Bemused, Christine admires Dixon's bold new ways. In turn, he is impressed she "ditched" Bertrand at the dance for him. They have a relatively emotional chat in the taxi with Christine confessing she will be 20 in a few weeks. Dixon is nonplussed, even impressed by her youth. Continuing, Christine explains since she came to work in London, men ask her out constantly. Bertrand seems the best of the lot. Maybe she'll marry him; it seems to be what he wants. However, she doesn't feel he has much left for her after his "art." Dixon thinks Bertrand's art is the least of his problems. He admits he doesn't like Bertrand and he does like her. Therefore, he thinks they make a bad match. "Even if that were true, it needn't prevent me from marrying him," she says. He responds, "Yes, I know women are all dead keen on marrying men they don't much like." She says she doesn't know what love is.
Dixon responds with "the longest speech" he'd made for "what seemed to him years." He explains his ideas about love: deciding whether one is "in love" is the least of it; it's the "working-out" that's important. Rather than feeling ashamed at this flood of emotion, Dixon is pleased with himself for speaking. Christine falls asleep snuggled on his shoulder, but soon enough they have reached the Welch house. They go in together.

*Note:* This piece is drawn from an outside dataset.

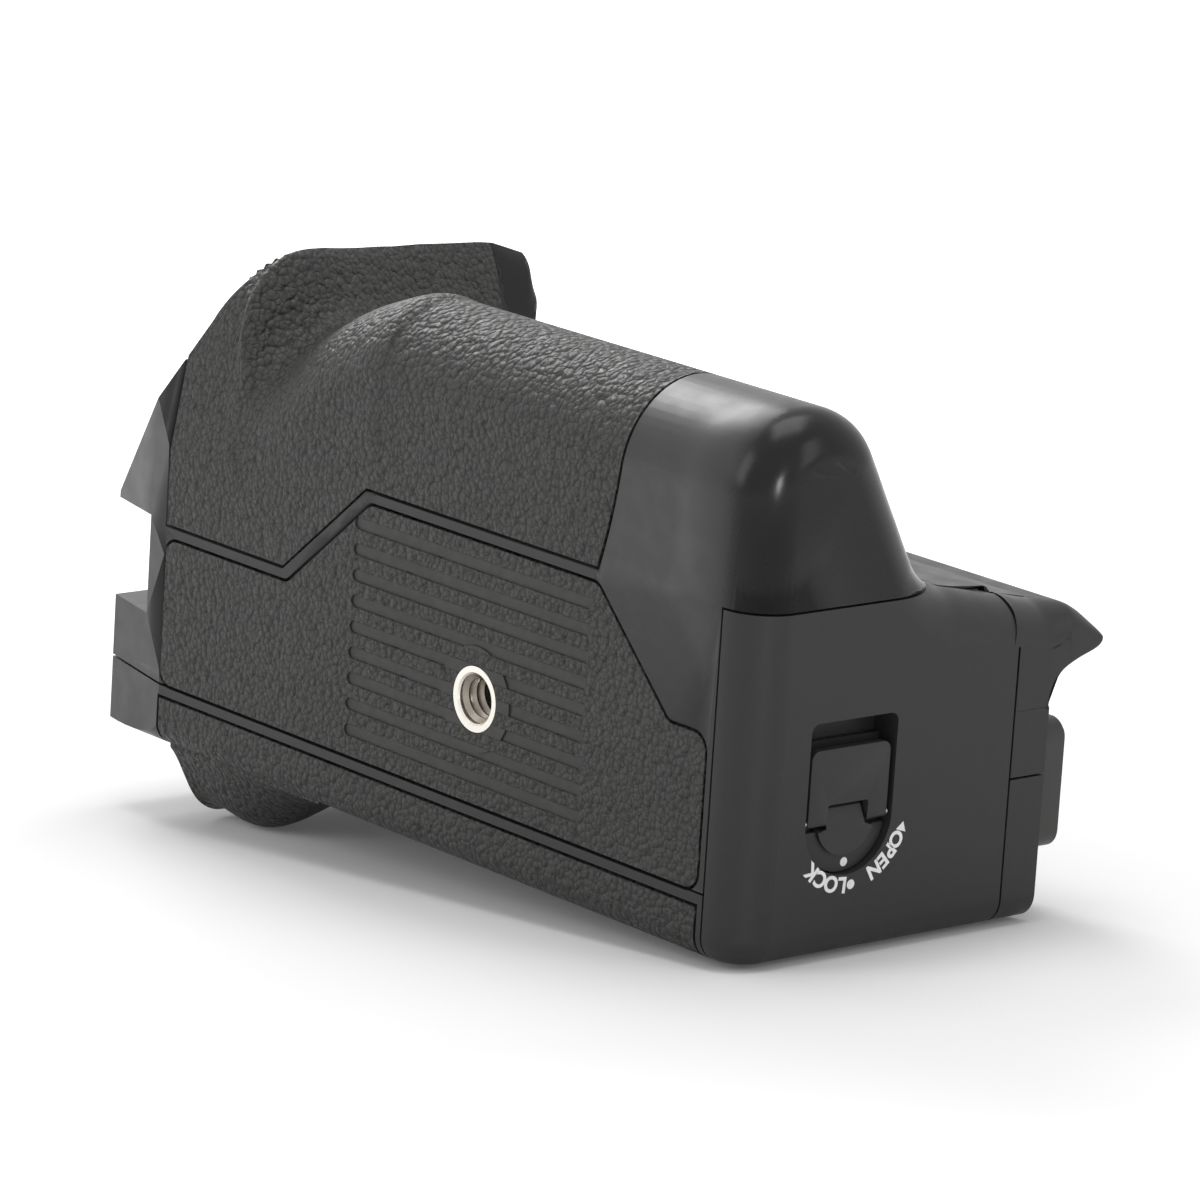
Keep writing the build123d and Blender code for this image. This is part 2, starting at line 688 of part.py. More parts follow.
with BuildPart() as tripod_socket:
    collar_y = chassis_y + chassis_t + fit_gap
    with BuildSketch():
        with BuildLine():
            Polyline((socket_recess_r, 0), (socket_neck_r, 0), (socket_neck_r, collar_y), (socket_body_r, collar_y),
                     (socket_body_r, socket_len), (socket_r, socket_len),
                     (socket_r, socket_recess_r - socket_r), close=True)
        make_face()
    revolve(axis=Axis.Y)

# Battery bay, its contacts and the board above it
with BuildPart() as battery_bay:
    add(block((bay_end_x, bay_low_y, bay_rear_z), (door_x, bay_high_y, bay_front_z)))
    offset(amount=-bay_wall_t, openings=battery_bay.faces().sort_by(Axis.X)[-1])
    add(contact_room, mode=Mode.SUBTRACT)
    add(bolt_room, mode=Mode.SUBTRACT)

with BuildPart() as bay_contacts:
    add(block((bay_end_x - contact_block_out, contact_low_y + fit_gap, tray_rear_z + wall_t + fit_gap),
              (bay_inner_x, battery_high_y - fit_gap, tray_front_z - wall_t - fit_gap)))
    blade_l = battery_low_x - run_gap - bay_inner_x
    blade_row = Plane(origin=(bay_inner_x, contact_low_y + contact_block_h / 2, battery_mid_z),
                      x_dir=(0, 1, 0), z_dir=(1, 0, 0))
    with BuildSketch(blade_row):
        with GridLocations(0, battery_t, 1, 2):
            with GridLocations(0, blade_pitch, 1, blade_count):
                Rectangle(blade_h, blade_w)
    extrude(amount=blade_l)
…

These small moments of emotional honesty feel like a relief after all of the comic mishaps and business of the previous chapters. The ball takes place over several chapters, and the taxi ride is completed in one. Amis's attention to pacing is notable: the tempo of the music and dancing at the ball lend an antic urgency to that writing. Now, in the taxi, Dixon and Christine speak in longer paragraphs and with real honesty. Amis takes his time to reveal why the characters might actually begin to care for each other. It is much needed, especially as Margaret still seems somewhat sympathetic and pitiable.
Christine and Dixon do not have sex in this chapter, but in many ways they become even more intimate. They talk about love, about expectations they hold for their lives and their futures. Whether they agree, they are talking to each other as people rather than characters. For Dixon, this is more than unusual; it's unheard of.
Christine's youth might be a red flag for a contemporary reader. However, in the context of 1950s England, it was not inappropriate for an older man to pursue someone her age. In fact (and here is the cultural romanticism that has been responsible for so many unequal relationships between young women and older men), Dixon finds her youth promising. She is unsullied by expectations, unlike Margaret or Carol Goldsmith.